On the broader question of local content, there are some systems which must be co-located for supply chain management reasons such as seats and cockpit assemblies, and there the question will be whether the Chinese brands choose to work with existing European manufacturers (some of whom are also their suppliers in China through local plants) or will drag along Chinese OE suppliers who are not currently present in Europe, as was the case with the Japanese and Koreans in the past. Whether new supplier capacity is added by new co-located facilities of European OESs or through new Chinese-owned facilities, this will add to the over-capacity concerns of the OES community, but also mean that the product cost is likely to be increased due to the higher operating costs in Europe.
Even taking into account the savings on tariffs and transportation from China, the cars leaving these new plants are therefore likely to cost more than the landed cost of a car coming from the Chinese factories, and it will not help with solving the over-capacity that some of the Chinese brands face domestically. It’s therefore reasonable to ask what the motivation is for what will be significant investments, particularly where they are greenfield investments requiring bodyshops and paint shops – the two largest fixed costs in any car assembly plant.
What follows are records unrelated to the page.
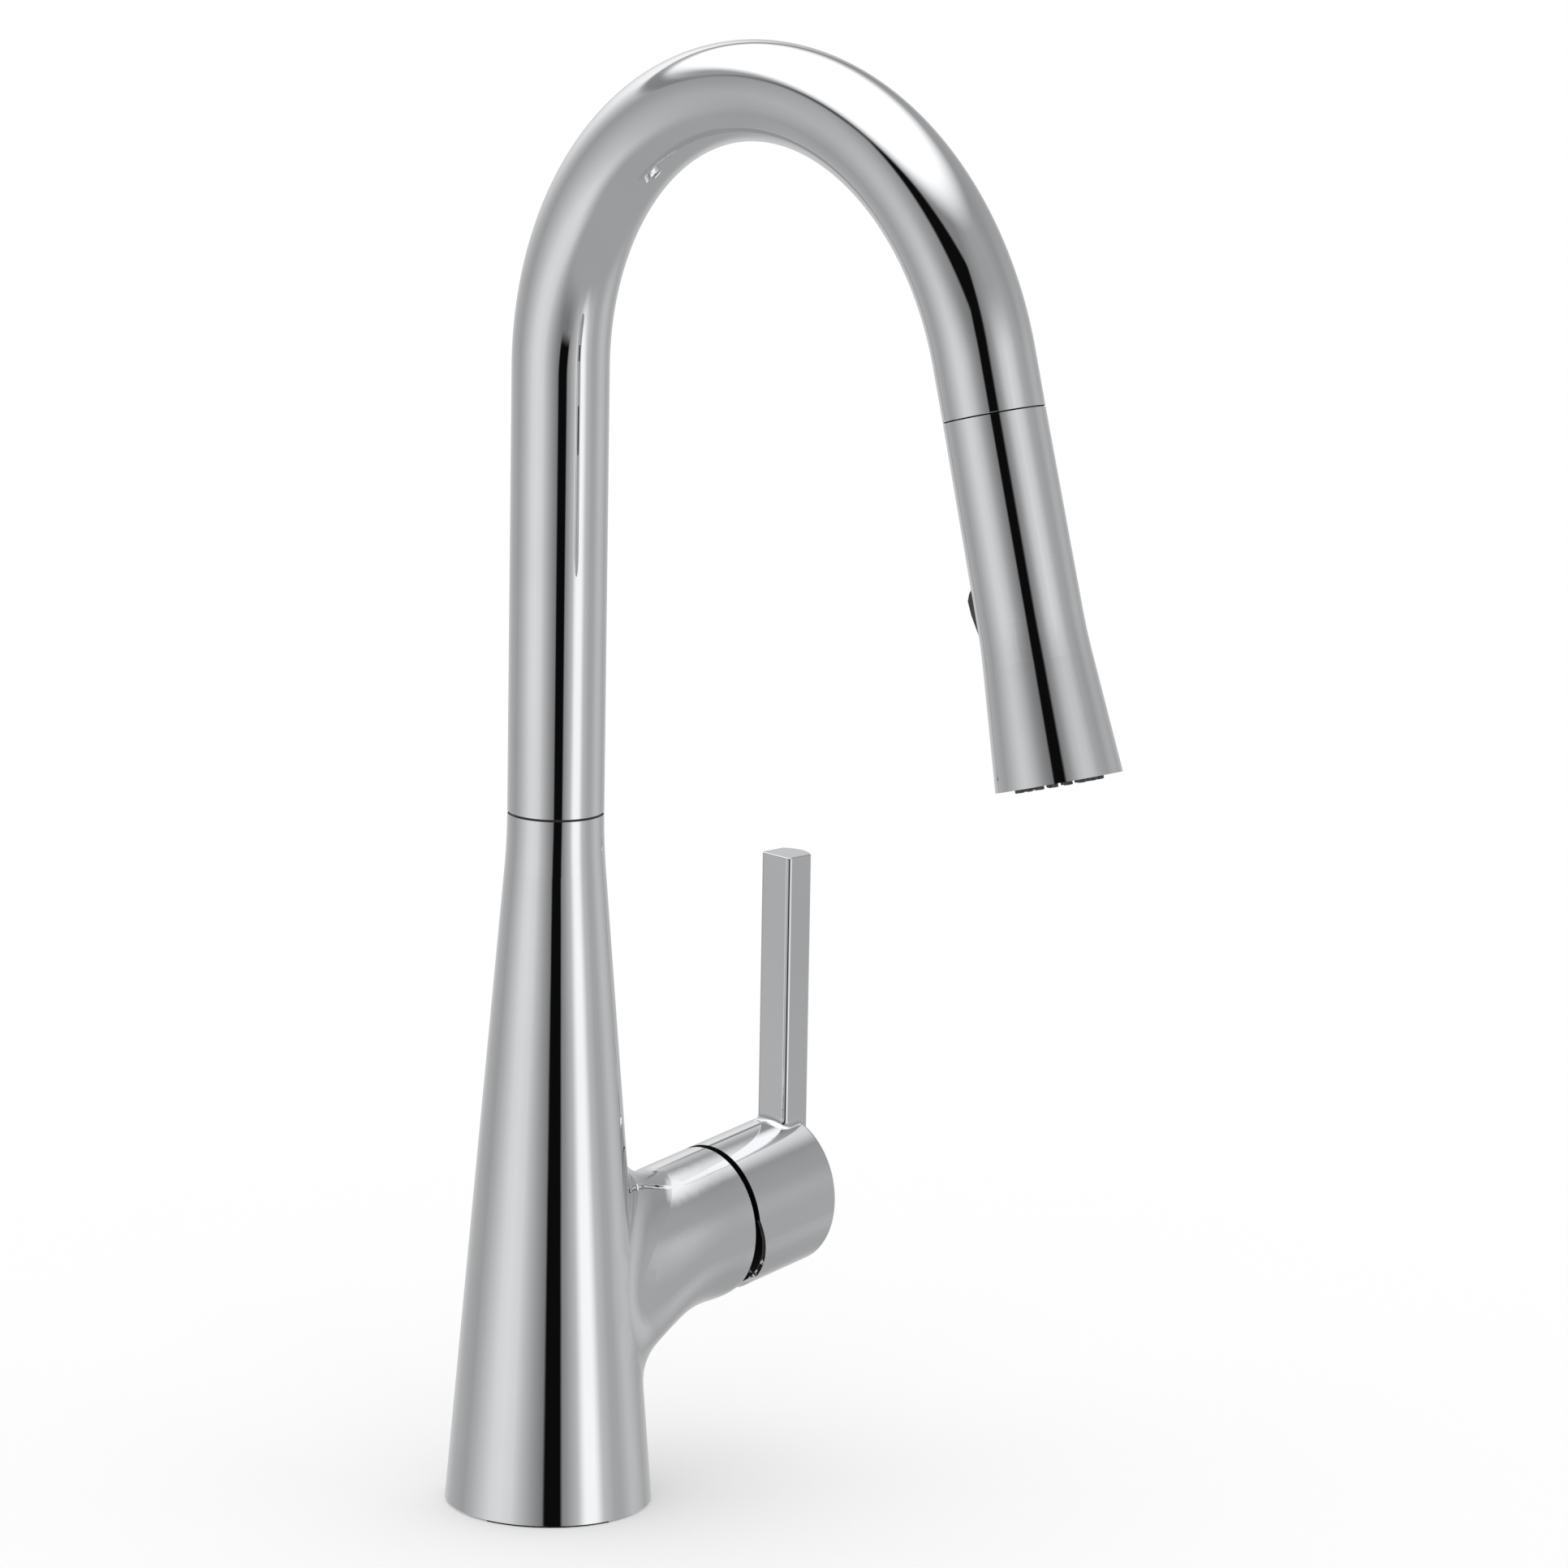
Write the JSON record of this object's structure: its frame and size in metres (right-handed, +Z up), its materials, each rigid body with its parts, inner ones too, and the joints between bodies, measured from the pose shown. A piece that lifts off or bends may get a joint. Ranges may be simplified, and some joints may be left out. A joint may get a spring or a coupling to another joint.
{
  "type": "pull down kitchen faucet",
  "caption": "Single-lever kitchen faucet: tapered column with a side valve hub and an upright lever, a swivelling arched spout and a pull-down spray head on a hose.",
  "frame": {"origin": "centre of the round base on the deck's top face", "axes": "+Z up along the column, the spout reaches towards -Y, the valve hub and the lever stand on the +X side"},
  "size_m": [0.1287, 0.2504, 0.5596],
  "materials": {
    "chrome_plate": "polished chrome plate on brass",
    "brass": "turned, unplated",
    "steel": "zinc-plated or stainless steel, satin",
    "copper": "drawn copper tube",
    "dark_plastic": "fine satin dark grey plastic",
    "white_plastic": "moulded acetal, natural white",
    "grey_plastic": "moulded plastic, mid grey",
    "dark_rubber": "moulded rubber, matt black",
    "nozzle_silicone": "soft dark grey silicone",
    "hose_cover": "braided nylon sheath, grey",
    "ceramic": "lapped ceramic, off-white",
    "magnet_metal": "nickel-plated sintered magnet"
  },
  "bodies": {
    "faucet_body": {"body_casting": "chrome_plate", "base_gasket": "dark_rubber", "seam_washer": "dark_plastic", "lower_spout_bush": "white_plastic", "upper_spout_bush": "white_plastic", "mounting_shank": "brass", "deck_washer": "dark_rubber", "clamp_washer": "steel", "mounting_nut": "brass", "clamp_screws": "steel", "hot_supply_tube": "copper", "cold_supply_tube": "copper", "outlet_tube": "copper", "hose_guide": "grey_plastic", "cartridge_housing": "grey_plastic", "cartridge_seals": "dark_rubber", "fixed_ceramic_disc": "ceramic", "cartridge_cover": "grey_plastic", "cartridge_nut": "brass", "bonnet_ring": "chrome_plate"},
    "mixing_carrier": {"stem_carrier": "grey_plastic", "stem_pin": "steel"},
    "sliding_disc": {"moving_ceramic_disc": "ceramic", "disc_driver": "white_plastic"},
    "handle": {"valve_stem": "brass", "lever_handle": "chrome_plate", "handle_set_screw": "steel", "set_screw_plug": "chrome_plate"},
    "spout": {"spout_tube": "chrome_plate", "spout_sleeve": "brass", "spout_snap_ring": "steel", "spout_o_rings": "dark_rubber", "dock_collar": "dark_plastic", "dock_magnet": "magnet_metal", "pull_down_hose": "hose_cover", "hose_tail_fitting": "brass"},
    "hose_end": {"hose_tail": "hose_cover", "hose_ferrule": "steel", "hose_nipple": "brass"},
    "spray_head": {"head_shell": "chrome_plate", "docking_ring": "white_plastic", "swivel_nut": "brass", "swivel_washer": "dark_rubber", "waterway": "white_plastic", "check_valve": "white_plastic", "head_seal": "dark_rubber", "nozzle_mat": "nozzle_silicone", "face_plate": "dark_plastic", "aerator_housing": "grey_plastic", "aerator_screens": "steel", "rocker_pin": "steel"},
    "mode_button": {"mode_rocker": "dark_plastic"},
    "diverter": {"diverter_spool": "white_plastic", "spool_seals": "dark_rubber"}
  },
  "joints": [
    {"name": "spout_swivel", "type": "hinge", "parent": "faucet_body", "child": "spout", "pos_m": [0, 0, 0.2062], "axis": [0, 0, 1], "range_deg": [-180, 180]},
    {"name": "handle_mix", "type": "hinge", "parent": "faucet_body", "child": "mixing_carrier", "pos_m": [0.05, 0, 0.0734], "axis": [1, 0, 0], "range_deg": [-45, 45]},
    {"name": "handle_flow", "type": "hinge", "parent": "mixing_carrier", "child": "handle", "pos_m": [0.05, 0, 0.0734], "axis": [0, 1, 0], "range_deg": [0, 15]},
    {"name": "disc_slide", "type": "slide", "parent": "mixing_carrier", "child": "sliding_disc", "axis": [0, 0, 1], "range_m": [0, 0.00183]},
    {"name": "head_pull", "type": "slide", "parent": "spout", "child": "hose_end", "axis": [0, -0.279, -0.9603], "range_m": [0, 0.4], "stiffness_N_per_m": 5, "springref_m": -1.3},
    {"name": "head_swivel", "type": "hinge", "parent": "hose_end", "child": "spray_head", "pos_m": [0, -0.17543, 0.34587], "axis": [0, -0.279, -0.9603], "continuous": true},
    {"name": "mode_rock", "type": "hinge", "parent": "spray_head", "child": "mode_button", "pos_m": [0, -0.18043, 0.29317], "axis": [1, 0, 0], "range_deg": [0, 8]},
    {"name": "diverter_slide", "type": "slide", "parent": "spray_head", "child": "diverter", "axis": [0, -0.9603, 0.279], "range_m": [0, 0.000698]}
  ],
  "couplings": [
    {"joint": "disc_slide", "follows": "handle_flow", "m_per_rad": 0.00698},
    {"joint": "mode_rock", "follows": "diverter_slide", "rad_per_m": 200}
  ]
}
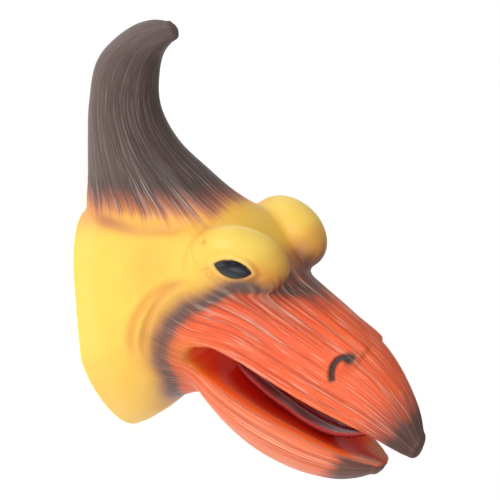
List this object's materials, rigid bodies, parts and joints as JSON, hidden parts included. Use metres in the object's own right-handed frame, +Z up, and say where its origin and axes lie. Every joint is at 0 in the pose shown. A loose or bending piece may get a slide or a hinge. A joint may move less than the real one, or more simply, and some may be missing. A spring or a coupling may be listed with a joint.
{
  "type": "moving mouth hand puppet",
  "caption": "Hollow soft-rubber bird head hand puppet with a curved horn, domed brows and a beak that opens by thumb.",
  "frame": {"origin": "centre of the neck opening, in the flat plane of the neck rim", "axes": "+Z up out of the neck into the head, front of the face towards -Y, bird's left towards +X"},
  "size_m": [0.094, 0.2337, 0.1486],
  "materials": {
    "yellow_rubber": "satin soft rubber",
    "horn_rubber": "satin soft rubber, airbrushed",
    "beak_rubber": "satin soft rubber, airbrushed",
    "mouth_rubber": "satin soft rubber",
    "tongue_rubber": "gloss varnish on soft rubber",
    "eye_black": "high gloss",
    "lens_grey": "high gloss"
  },
  "bodies": {
    "head": {"face_skin": "yellow_rubber", "casque_horn": "horn_rubber", "upper_beak": "beak_rubber", "throat_web": "yellow_rubber", "gusset_right": "beak_rubber", "gusset_left": "beak_rubber", "palate": "mouth_rubber", "mouth_fold": "mouth_rubber", "eye_right": "eye_black", "eye_left": "eye_black", "lens_right": "lens_grey", "lens_left": "lens_grey"},
    "jaw": {"lower_beak": "beak_rubber", "mouth_floor": "mouth_rubber", "tongue": "tongue_rubber"}
  },
  "joints": [
    {"name": "jaw_hinge", "type": "hinge", "parent": "head", "child": "jaw", "pos_m": [0, -0.01608, 0.05961], "axis": [1, 0, 0], "range_deg": [-5, 18], "stiffness_Nm_per_rad": 1, "deforming": ["throat_web", "gusset_right", "gusset_left", "mouth_fold"]}
  ]
}
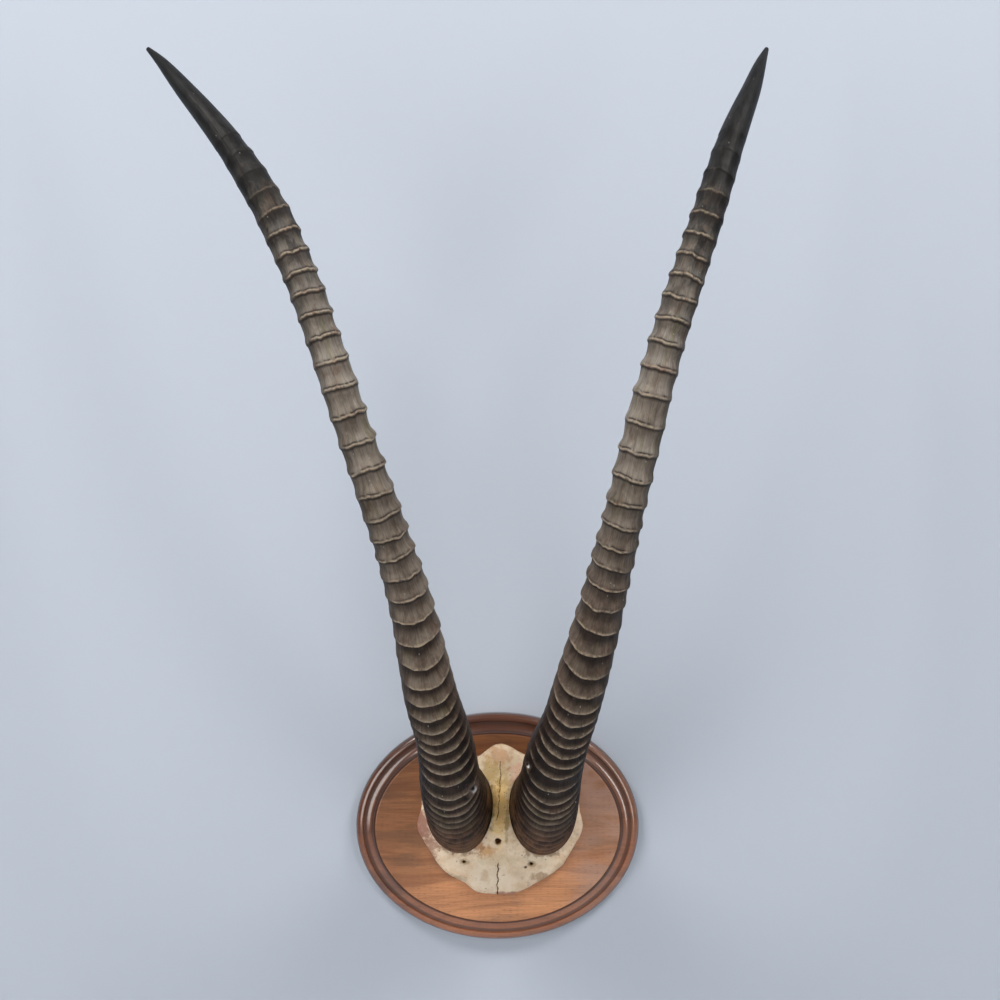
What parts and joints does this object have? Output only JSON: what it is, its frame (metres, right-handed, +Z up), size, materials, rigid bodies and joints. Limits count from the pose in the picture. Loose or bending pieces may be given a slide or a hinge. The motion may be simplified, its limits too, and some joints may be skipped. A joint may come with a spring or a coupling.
{
  "type": "sable antelope horn plaque",
  "caption": "Pair of ringed, back-curving sable antelope horns on a bone skull cap, fixed to an oval walnut plaque that hangs on a wall.",
  "frame": {"origin": "centre of the plaque's flat back, on the wall", "axes": "+Z up the wall; +Y into the wall, so the plaque faces -Y; +X to the right as seen from the front"},
  "size_m": [0.5025, 0.3014, 0.76],
  "materials": {
    "walnut": "satin lacquer",
    "bone": "dry, stained",
    "horn": "dull, smoother at the tip"
  },
  "bodies": {
    "root": {"plaque": "walnut", "skull_cap": "bone", "horn_left": "horn", "horn_right": "horn"}
  },
  "joints": []
}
As a dealer selling Chinese cars, I do not see any customer resistance to buying from a Chinese brand or a Chinese factory. I know that people exist with those views, but that does not stop us having a waiting list measured in months for relatively standardised affordable cars. Having production closer to the markets will definitely help in terms of responsiveness to shifts in demand, but some of the upstream supply chain will remain in China, so there will be some limits on those benefits. Additional production capacity will help to meet the unprecedented rate of growth that a number of the brands are experiencing, but if the consensus view of around 10% of European sales in 2030 being held by Chinese brands, that implies a need for another half million capacity in addition to what has already been announced – though I’m sure there are more announcements to come from Geely and others. We may instead end up with local Chinese brand capacity being more or less aligned with local market demand – which could then lead to more aggressive sales strategies to ensure full utilisation.
What is clear in my mind, is that we are moving into a new phase of the Chinese brands presence in Europe, which will evolve over the next 2-3 years. The aircraft carrier has now come into view, when it has docked, the impact on the established players – manufacturers, suppliers and retailers – will be widespread.